Dans ce court ouvrage de moins de 200 pages, Carol Iancu -professeur d’histoire contemporaine à l’Université Paul-Valéry de Montpellier III et Directeur de l’Ecole des hautes études du judaïsme- livre son analyse (riche et rigoureuse) et décortique méticuleusement les mécanismes qui se sont mis en branle pour diaboliser le Juif et en faire la quintessence absolue du mal : une entité perverse, redoutable, dominatrice, jalouse, corrompue et corruptrice.
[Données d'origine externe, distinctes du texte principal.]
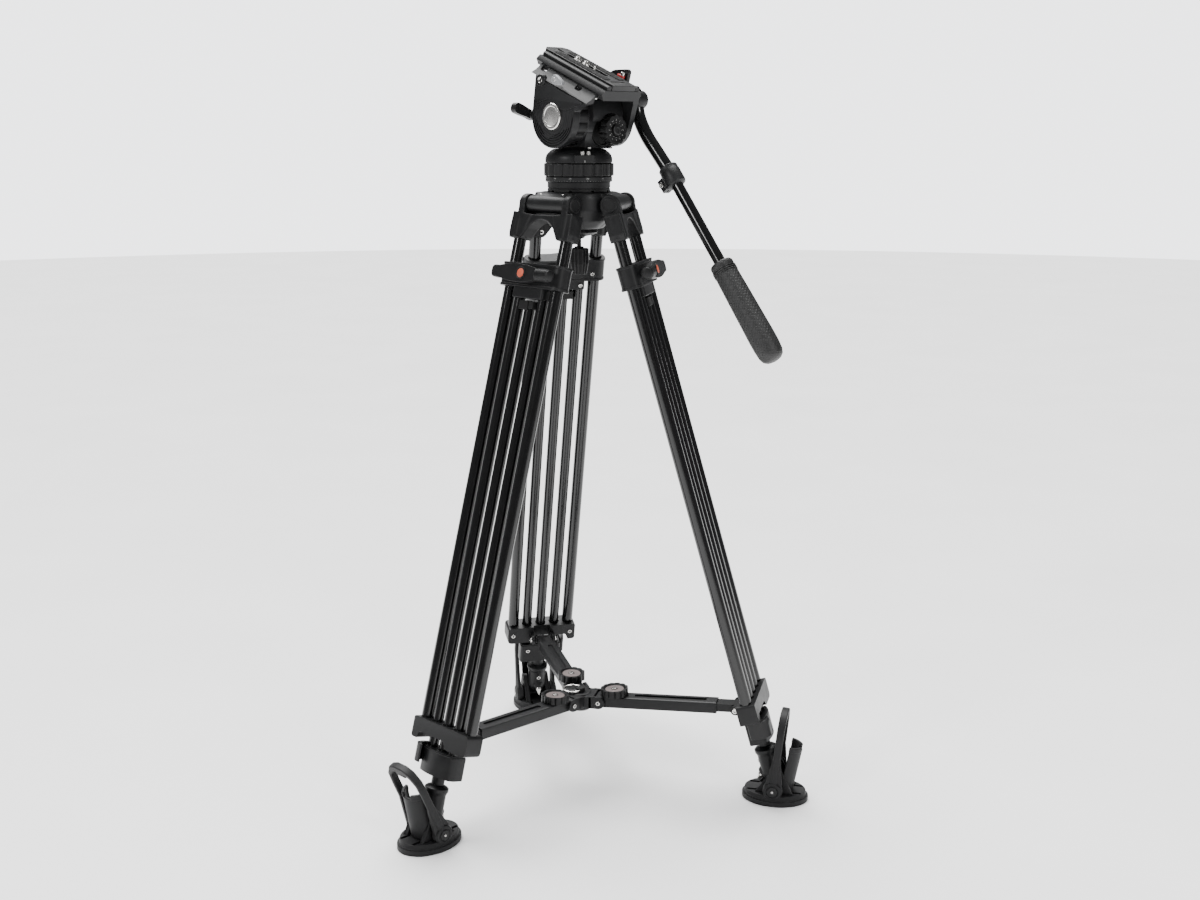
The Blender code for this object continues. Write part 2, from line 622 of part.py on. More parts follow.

Autant de qualificatifs et de désignations folles et perverses, trimbalées d’un pays à un autre, d’un continent à un autre, d’une époque à une autre et se modifiant ou s’articulant au cours des temps. Toutes les calomnies et perfidies qui légitimèrent toutes les détestations, toutes les oppressions, les meurtres jusqu’à ce que le régime nazi en donne une dimension apocalyptique avec la Shoah : des millions d’hommes, de femmes et d’enfants seront exterminés uniquement parce qu’ils sont juifs.
Plus près de nous, comment se fait-il que les mensonges les plus éhontés -fabriqués de toutes pièces au début au XXème siècle- comme les Protocoles des Sages de Sion rencontrent un si grand succès dans la sphère arabo-musulmane, jusqu’à devenir la trame d’un feuilleton à succès qui a été retransmis en 2002 par la télévision égyptienne ? Pourquoi s’escrime-t-on à présenter Israël comme un Etat belliciste, représentant un danger pour la paix mondiale ? « Après la guerre des Six Jours, « un nouvel antisémitisme » revigoré par le négationnisme s’est manifesté par des mythes nouveaux ou « recyclés » : le complot sioniste mondial », le « sionisme=racisme », la « collusion sionisme nazisme », les mensonges scandaleux à propos d’Auschwitz. » Carol Iancu déplore ce « Un phénomène qui s’est radicalisé par la montée de l’islamisme dans les pays arabes les plus hostiles à Israël et dans certains milieux de la diaspora musulmane occidentale (manifestée en France par une vague d’attentats antisémites…). Un phénomène que nous avons pu également observer dans la perspective des mythes européens « décalqués » ou « recyclés » dans les pays arabo-musulmans. »
Marc Knobel
Carol Iancu, Les mythes fondateurs de l’antisémitisme de l’Antiquité à nos jours, Editions Privat, 2003, 23 euros.